== EXERCISE PROMPT ==
Only the lines from the one containing "if shape.isNull() or" through the one containing "for node in" are wanted. Give them again exactly, both ends included.

== SOURCE EXCERPT ==
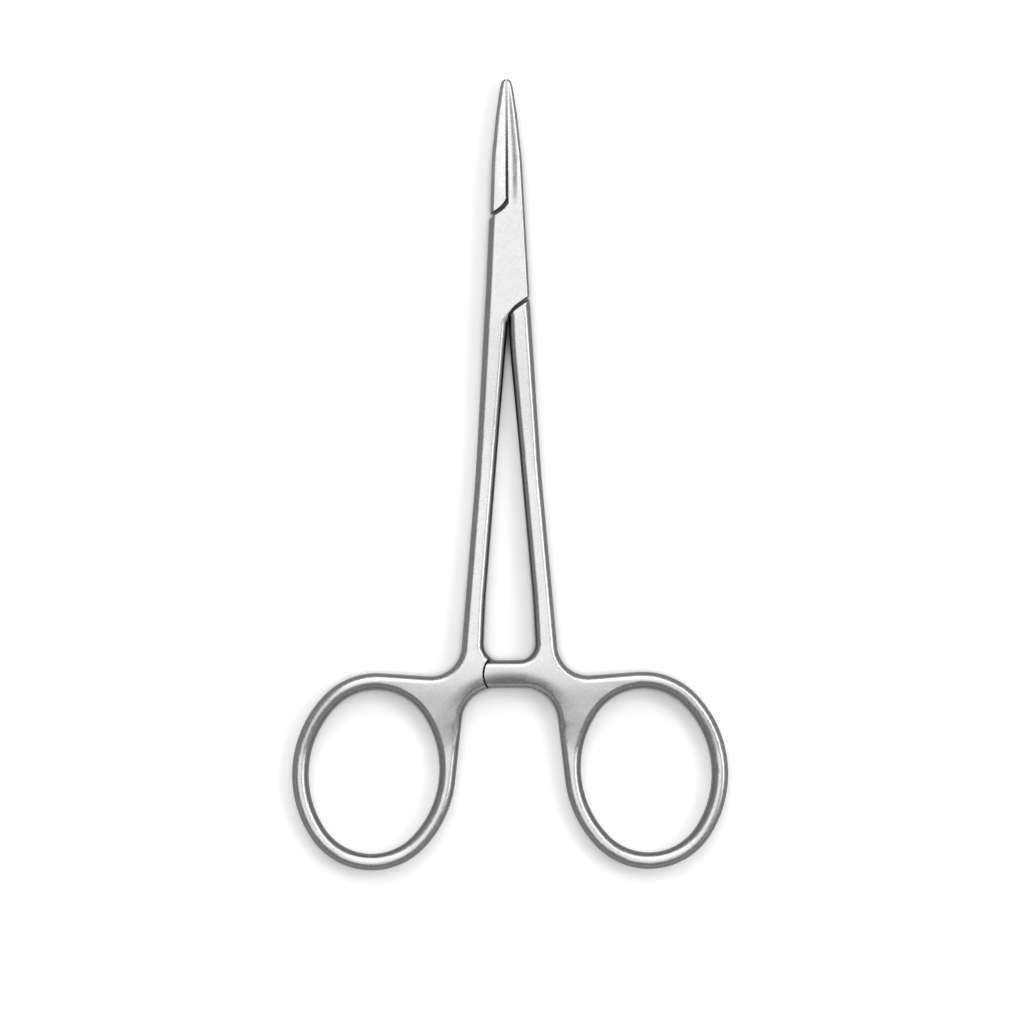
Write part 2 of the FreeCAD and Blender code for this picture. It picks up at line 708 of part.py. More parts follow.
    def dress(self, kind, name, names, size):
        """Rounds or bevels the named edges."""
        base = self.body.Tip
        item = self.body.newObject("PartDesign::" + kind, name)
        item.Base = (base, names)
        item.setExpression("Radius" if kind == "Fillet" else "Size", size.formula)
        self.doc.recompute()
        if "Invalid" in item.State or not item.Shape.isValid():
            raise RuntimeError(name + " fails")

    def round_edges(self, low, high):
        """Rounds the silhouette and the finger hole and bevels the gripping face.

        The lock lies between the heights low and high, where the seams stay sharp, and so does
        the edge of the arm's end.
        """
        s = self.s
        ring = Vector(self.side * s.ring_place.number, self.ring_middle.number, 0)
        hole_reach = s.ring_half_length.number + s.ring_band.number / 2.0
        lock_side = s.root_half_width.number
        grip = s.root_gap.number
        arm_end = self.cap_edge + SPOT_MARGIN

        def in_lock(u, spot):
            return abs(u) < lock_side and low < spot.y < high

        names = [name for name, spot, normal in self.rims()
                 if (ring - Vector(spot.x, spot.y, 0)).Length < hole_reach
                 and normal.dot(ring - spot) > 0]
        self.dress("Fillet", "HoleRound", names, s.hole_round)
        names = []
        for name, spot, normal in self.rims():
            u = spot.x * self.side
            if spot.y > 0 and abs(u) < grip:
                continue
            if (spot.y < low and u > arm_end) or (u > 0 and not in_lock(u, spot)):
                names.append(name)
        self.dress("Fillet", "OuterRound", names, s.outer_round)
        names = []
        for name, spot, normal in self.rims():
            u = spot.x * self.side
            beside = abs(normal.x) > LEVEL_LIMIT or spot.y > high
            if u < -grip and spot.y > low and beside and not in_lock(u, spot):
                names.append(name)
        self.dress("Fillet", "JawRound", names, s.jaw_round)
        names = [name for name, spot, normal in self.rims()
                 if spot.y > high and abs(spot.x) < grip and abs(normal.x) > FACING_LIMIT]
        self.dress("Chamfer", "GripBevel", names, s.grip_bevel)

    def dish_arch(self):
        """Lets the top and bottom fall towards the arch under the ratchet."""
        s = self.s
        profile = self.drawing("ArchProfile", "YZ_Plane")
        profile.upright(-s.arch_place)
        for sign in (1, -1):
            profile.arch_profile(s, sign)
        self.doc.recompute()
        before = self.body.Shape.Volume
        item = self.feature("Groove", "ArchFall", profile)
        item.ReferenceAxis = (profile.sketch, ["Axis0"])
        item.Angle = 360.0
        self.doc.recompute()
        if item.Shape.Volume >= before - 1e-6:
            raise RuntimeError("ArchFall cuts nothing")

    def lap_arms(self):
        """Takes away the other arm's half of the thickness, with room round its rounded end."""
        s = self.s
        lap = self.drawing("ArmLap")
        other_cap = (-self.cap_centre[0], self.arm_middle)
        lap.capped(self, other_cap, s.arm_end_round + s.arm_gap, -(s.arm_reach + s.overcut))
        self.half_plane(lap, s.lap_gap / as_dim(2))
        self.doc.recompute()
        self.cut("ArmLapCut", lap, s.box_thickness, upward=self.side < 0)
        teeth = self.drawing("RatchetTeeth", "XZ_Plane")
        start = s.tooth_land - s.arm_reach
        rest = s.lap_gap / as_dim(2)
        corners = [(start + s.tooth_pitch * s.tooth_count, -rest), (start, -rest)]
        for number in range(int(s.tooth_count.number)):
            left = start + s.tooth_pitch * as_dim(number)
            corners.append((left, rest + s.tooth_depth))
            corners.append((left + s.tooth_pitch, rest))
        teeth.rounded([(u * as_dim(self.side), z * as_dim(self.side), None) for u, z in corners])
        self.doc.recompute()
        teeth.sketch.setExpression("AttachmentOffset.Base.z", s.arm_top.formula)
        self.doc.recompute()
        self.cut("RatchetCut", teeth, s.arm_width, upward=True)

    def half_plane(self, drawing, height):
        """Lifts (through half) or lowers (box half) a drawing by a height from the middle."""
        scale = as_dim(self.side)
        drawing.sketch.setExpression("AttachmentOffset.Base.z", (height * scale).formula)

    def bore(self, size):
        hole = self.drawing("PinBoreOutline")
        hole.circle((as_dim(0), as_dim(0)), size / as_dim(2))
        self.doc.recompute()
        self.cut("PinBore", hole, self.s.box_thickness * as_dim(2), midplane=True)

    def serrate(self, offset):
        """Cross grooves of the gripping face; offset shifts them along the jaw."""
        s = self.s
        groove = self.drawing("GrooveOutline")
        slope = (s.root_gap - s.tip_gap) / as_dim(2) / (s.jaw_length - s.wall_mid)
        place = s.serration_start + offset
        face = -(s.root_gap / as_dim(2) - slope * (place - s.wall_mid))
        half = s.serration_pitch / as_dim(2) * s.serration_fill
        over = face + s.tip_gap / as_dim(2)
        groove.rounded([
            self.own(over, place - half - half * s.tip_gap / as_dim(2) / s.serration_depth),
            self.own(face - s.serration_depth, place),
            self.own(over, place + half + half * s.tip_gap / as_dim(2) / s.serration_depth),
        ])
        guide = groove.sketch.addGeometry(Part.LineSegment(
            Vector(self.side * -s.root_gap.number / 2.0, s.wall_mid.number, 0),
            Vector(self.side * -s.tip_gap.number / 2.0, s.jaw_length.number, 0)), True)
        groove.place_point(guide, 1, self.own(-s.root_gap / as_dim(2), s.wall_mid)[:2])
        groove.place_point(guide, 2, self.own(-s.tip_gap / as_dim(2), s.jaw_length)[:2])
        self.doc.recompute()
        first = self.cut("Groove", groove, s.box_thickness * as_dim(2), midplane=True)
        span = s.serration_end.number - s.serration_start.number
        count = int(span / s.serration_pitch.number)
        row = self.body.newObject("PartDesign::LinearPattern", "Serrations")
        row.Originals = [first]
        row.Direction = (groove.sketch, ["Axis0"])
        row.setExpression("Length", (s.serration_pitch * as_dim(count - 1)).formula)
        row.Occurrences = count
        self.body.Tip = row
        self.doc.recompute()


def across(start, end, place):
    """Point of the line start-end at a given place along X."""
    share = (place - start[0]) / (end[0] - start[0])
    return (place, start[1] + (end[1] - start[1]) * share)


def make_box_half(doc, s):
    """Right jaw, cheeks of the box lock, left shank and ring, lower ratchet arm."""
    half = Half(doc, s, "box_half", -1)
    half.shape_handle()
    low_side = on_line(*half.side_line, -s.cheek_low_side)
    high_side = on_line(*half.side_line, s.cheek_top_side)
    forged_side = on_line(*half.side_line, -(s.cheek_low_side + s.cheek_surplus))
    low = [
        half.own(-forged_side[0], forged_side[1]),
        half.own(-s.cheek_low_bend_side, -(s.cheek_low_bend_place + s.cheek_surplus), s.seam_round),
        half.own(0, -(s.cheek_low_mid + s.cheek_surplus), s.seam_corner_round),
    ]
    high = [
        half.own(*high_side),
        half.own(s.cheek_top_bend_side, s.cheek_top_bend_place, s.seam_round),
        half.own(-s.root_gap / as_dim(2), s.cheek_top_mid),
    ]
    half.shape_blade(low, high)
    half.round_edges(-s.cheek_low_mid.number - SPOT_MARGIN, s.cheek_top_mid.number + SPOT_MARGIN)
    # the cheeks' lower edges are cut sharp, past the rounded edge of the forging
    far = s.waist_half_width + s.overcut
    bend = (-s.cheek_low_bend_side, -s.cheek_low_bend_place)
    edge_far = across(bend, (-low_side[0], low_side[1]), -far)
    below = -(s.cheek_low_mid + s.cheek_surplus * as_dim(2))
    trim = half.drawing("CheekTrimOutline")
    trim.rounded([
        half.own(*edge_far), half.own(*bend, s.seam_round), half.own(0, -s.cheek_low_mid),
        half.own(0, below), half.own(-far, below),
    ])
    doc.recompute()
    half.cut("CheekTrim", trim, s.box_thickness * as_dim(2), midplane=True)
    # the slot between the cheeks, open at both sides, ends at two slanted walls
    inner = (s.root_gap / as_dim(2), s.wall_mid + s.wall_play)
    outer = (-on_line(*half.side_line, s.wall_side)[0], s.wall_side + s.wall_play)
    end_far = across(inner, outer, -far)
    end_near = across(inner, outer, s.root_gap * as_dim(2))
    slot = half.drawing("SlotOutline")
    slot.rounded([
        half.own(*end_far), half.own(*end_near), half.own(far, end_near[1]),
        half.own(far, -end_far[1]), half.own(-end_near[0], -end_near[1]), half.own(-far, -end_near[1]),
    ])
    doc.recompute()
    half.cut("Slot", slot, s.tenon_thickness + s.slot_play * as_dim(2), midplane=True)
    half.bore(s.pin_diameter)
    half.dish_arch()
    half.lap_arms()
    half.serrate(as_dim(0))
    return half.body


def make_through_half(doc, s):
    """Left jaw, tenon, right shank and ring, upper ratchet arm."""
    half = Half(doc, s, "through_half", 1)
    half.shape_handle()
    side = on_line(*half.side_line, s.wall_side)
    mid = s.root_gap / as_dim(2)
    low = [half.own(-side[0], -s.wall_side), half.own(mid, -s.wall_mid, s.seam_corner_round)]
    high = [half.own(side[0], s.wall_side), half.own(-mid, s.wall_mid, s.seam_corner_round)]
    half.shape_blade(low, high)
    half.round_edges(-s.wall_mid.number - SPOT_MARGIN, s.wall_mid.number + SPOT_MARGIN)
    # the tenon is thinned between the two shoulders that face the cheeks' edges
    far = s.waist_half_width + s.overcut
    near = s.root_gap * as_dim(2)
    top_side = on_line(*half.side_line, s.cheek_top_side)
    low_side = on_line(*half.side_line, -s.cheek_low_side)
    top_bend = (-s.cheek_top_bend_side, s.cheek_top_bend_place + s.seam_gap)
    low_bend = (s.cheek_low_bend_side, -(s.cheek_low_bend_place + s.seam_gap))
    top_far = across(top_bend, (-top_side[0], s.cheek_top_side + s.seam_gap), -far)
    top_near = across(top_bend, (-mid, s.cheek_top_mid + s.seam_gap), near)
    low_far = across(low_bend, (low_side[0], -(s.cheek_low_side + s.seam_gap)), far)
    low_near = across(low_bend, (as_dim(0), -(s.cheek_low_mid + s.seam_gap)), -near)
    for name, upward in (("UpperThinning", True), ("LowerThinning", False)):
        outline = half.drawing(name + "Outline")
        outline.rounded([
            half.own(*top_far), half.own(*top_bend, s.seam_round), half.own(*top_near),
            half.own(far, top_near[1]),
            half.own(*low_far), half.own(*low_bend, s.seam_round), half.own(*low_near),
            half.own(-far, low_near[1]),
        ])
        level = s.tenon_thickness / as_dim(2 if upward else -2)
        outline.sketch.setExpression("AttachmentOffset.Base.z", level.formula)
        doc.recompute()
        half.cut(name, outline, s.box_thickness, upward=upward)
    half.bore(s.pin_diameter + s.pin_play * as_dim(2))
    half.dish_arch()
    half.lap_arms()
    half.serrate(s.serration_pitch / as_dim(2))
    return half.body


def make_lock_pin(doc, s):
    """Rivet pin, ground flush with both cheeks."""
    pin = doc.addObject("Part::Cylinder", "lock_pin")
    pin.Label = "lock_pin"
    pin.setExpression("Radius", (s.pin_diameter / as_dim(2)).formula)
    pin.setExpression("Height", s.box_thickness.formula)
    return pin


def main():
    doc = FreeCAD.newDocument("HemostatForceps")
    s = Sheet(doc)
    pieces = [make_box_half(doc, s), make_through_half(doc, s), make_lock_pin(doc, s)]
    along = (s.handle_length - s.jaw_length) / as_dim(2)
    for piece in pieces:
        lift = as_dim(0) if piece.Label == "lock_pin" else s.box_thickness / as_dim(2)
        piece.setExpression("Placement.Base.y", along.formula)
        piece.setExpression("Placement.Base.z", lift.formula)
    doc.recompute()
    for item in doc.Objects:
        if "Invalid" in item.State or "Error" in item.State:
            raise RuntimeError("%s is in a bad state" % item.Name)
    os.makedirs("parts", exist_ok=True)
    for piece in pieces:
        shape = piece.Shape
        if shape.isNull() or not shape.isValid() or len(shape.Solids) != 1:
            raise RuntimeError("%s has no single valid solid" % piece.Label)
        shape.exportStep("parts/%s.step" % piece.Label)
        box = shape.optimalBoundingBox()
        print(piece.Label, round(shape.Volume, 2), box)


main()
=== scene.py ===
"""Looks of a small straight haemostat: satin forged halves, flush hinge pin, studio."""

import logging
import math
from dataclasses import dataclass, field
from enum import Enum

import bpy
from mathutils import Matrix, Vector


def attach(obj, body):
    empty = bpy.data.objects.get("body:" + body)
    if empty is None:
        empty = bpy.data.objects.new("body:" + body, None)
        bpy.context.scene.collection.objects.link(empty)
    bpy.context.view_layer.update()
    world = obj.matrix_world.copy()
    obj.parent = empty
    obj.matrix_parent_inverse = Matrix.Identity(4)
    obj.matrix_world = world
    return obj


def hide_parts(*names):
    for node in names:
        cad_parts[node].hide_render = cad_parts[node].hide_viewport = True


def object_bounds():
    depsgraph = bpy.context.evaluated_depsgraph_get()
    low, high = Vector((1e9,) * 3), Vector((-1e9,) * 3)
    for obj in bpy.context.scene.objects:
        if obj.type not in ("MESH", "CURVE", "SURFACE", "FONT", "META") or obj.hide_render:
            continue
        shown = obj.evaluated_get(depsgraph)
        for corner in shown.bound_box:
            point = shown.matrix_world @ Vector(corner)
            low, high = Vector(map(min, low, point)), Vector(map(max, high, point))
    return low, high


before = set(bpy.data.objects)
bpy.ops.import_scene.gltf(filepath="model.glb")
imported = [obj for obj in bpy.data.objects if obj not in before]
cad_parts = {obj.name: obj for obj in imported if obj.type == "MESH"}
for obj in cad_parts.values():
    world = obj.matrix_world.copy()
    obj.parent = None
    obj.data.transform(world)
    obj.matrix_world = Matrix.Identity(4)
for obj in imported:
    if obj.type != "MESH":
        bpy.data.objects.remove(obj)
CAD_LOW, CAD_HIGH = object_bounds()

log = logging.getLogger("haemostat")

MM = 0.001
PHOTO_ROLL = math.radians(-0.315)
PIN_PLACE = (0.0, 34.4 * MM)
# most of a noise pattern lies between these two values
NOISE_SPREAD = (0.3, 0.7)

Colour = tuple[float, float, float]


class Body(Enum):
    """The two bodies that turn against each other at the hinge pin."""

    BOX_HALF = "box_half"
    THROUGH_HALF = "through_half"


class Slot(Enum):
    """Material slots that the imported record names."""

    SATIN_STEEL = "satin_steel"
    PIN_STEEL = "pin_steel"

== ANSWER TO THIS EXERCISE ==
        if shape.isNull() or not shape.isValid() or len(shape.Solids) != 1:
            raise RuntimeError("%s has no single valid solid" % piece.Label)
        shape.exportStep("parts/%s.step" % piece.Label)
        box = shape.optimalBoundingBox()
        print(piece.Label, round(shape.Volume, 2), box)


main()
=== scene.py ===
"""Looks of a small straight haemostat: satin forged halves, flush hinge pin, studio."""

import logging
import math
from dataclasses import dataclass, field
from enum import Enum

import bpy
from mathutils import Matrix, Vector


def attach(obj, body):
    empty = bpy.data.objects.get("body:" + body)
    if empty is None:
        empty = bpy.data.objects.new("body:" + body, None)
        bpy.context.scene.collection.objects.link(empty)
    bpy.context.view_layer.update()
    world = obj.matrix_world.copy()
    obj.parent = empty
    obj.matrix_parent_inverse = Matrix.Identity(4)
    obj.matrix_world = world
    return obj


def hide_parts(*names):
    for node in names:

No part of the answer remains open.